As the autumn school season draws nearer, a string of public hearings on compulsory schooling fees have been or are being held across the country.

As required by the Ministry of Education, a new payment system for schooling will be introduced nationwide at all primary and junior middle schools this autumn.

Under the new program, primary and secondary schools will be forbidden to levy miscellaneous fees on students for any reason. Instead, students, who enjoy free tuitions under the Compulsory Education Law, will only have to pay a set fee. The amount, for instance, fees for textbooks and exercise books, will be decided by appropriate provincial education authorities.

Ad hoc collection of schooling fees from students has registered an outpouring of public resentment and anger in recent years.

In some places, primary and secondary students are required to hand in numerous fees, some of which sound ridiculous, such as an air-conditioning fee, or a computer-use fee.

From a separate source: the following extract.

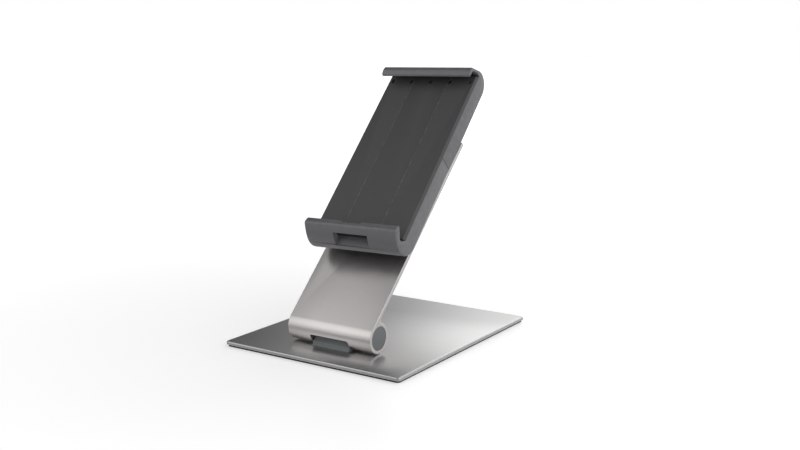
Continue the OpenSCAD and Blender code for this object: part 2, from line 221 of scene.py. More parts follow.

How much sway public hearings, which are required before price tags will finally be decided, will have on any decisions reached remains unknown.

We hope the Ministry of Education's latest bid to rein in the rampant unscrupulous fees bears fruit.

At the same time, it would be helpful to ponder the question as to why the current situation came about in the first place.

It is true some schools' management staff have collected the much-resented fees for personal gain, for example, providing the money in the form of bonuses to personnel.

However, it is also true that some schools are actually "forced" to resort to such fees, since they are in dire need of money to improve educational facilities or simply to pay teachers their salaries.

It is no secret that educational undertakings are underfunded in many places.

Strained education budgets are to some extent to blame as the cause of the rampant ad hoc fees being collected

However, it cannot serve as a legitimate excuse to continue the fee-collecting practices the new rules seek to avoid. It should still be taken into consideration as the new program is implemented.